Les demanderesses invoquent, à l'appui de leur pourvoi, le moyen unique de cassation annexé au présent arrêt.

Le dossier a été communiqué au procureur général.

Sur le rapport de Mme Bohnert, conseiller référendaire, les observations de la SAS Buk Lament-Robillot, avocat de Mme [T] et de l'Association tutélaire protection (ATP), en qualité de curateur de Mme [T], de la SAS Boulloche, Colin, Stoclet et Associés, avocat de Mme [R] et de M. [C], en qualité de curateur de Mme [R], et l'avis de M. Aparisi, avocat général référendaire, après débats en l'audience publique du 29 mars 2022 où étaient présents M. Pireyre, président, Mme Bohnert, conseiller référendaire rapporteur, Mme Martinel, conseiller doyen, et Mme Thomas, greffier de chambre,

la deuxième chambre civile de la Cour de cassation, composée des président et conseillers précités, après en avoir délibéré conformément à la loi, a rendu le présent arrêt.

Faits et procédure

1. Selon l'arrêt attaqué (Aix-en-Provence, 12 décembre 2019), Mme [R], propriétaire d'un appartement donné à bail à Mme [T] et M. [B], leur a délivré un congé pour vente.

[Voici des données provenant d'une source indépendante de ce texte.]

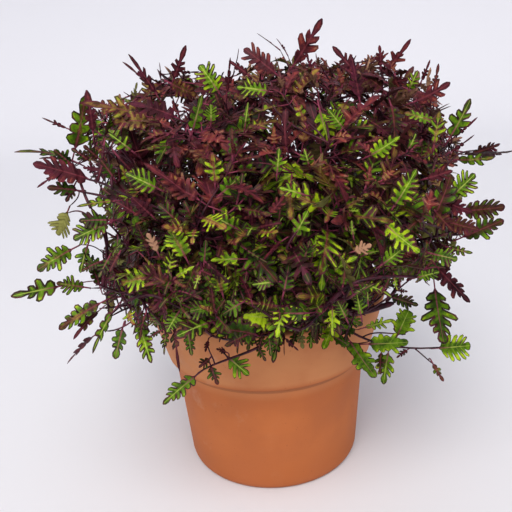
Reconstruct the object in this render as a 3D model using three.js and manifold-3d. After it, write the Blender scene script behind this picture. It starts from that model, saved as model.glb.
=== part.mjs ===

2. Estimant ce congé frauduleux, Mme [T] a assigné Mme [R] devant un tribunal d'instance pour obtenir notamment la nullité du congé et le paiement de dommages-intérêts en réparation d'un préjudice de jouissance. Un jugement du 5 décembre 2012, confirmé par un arrêt d'une cour d'appel du 4 juillet 2014, a rejeté ces demandes.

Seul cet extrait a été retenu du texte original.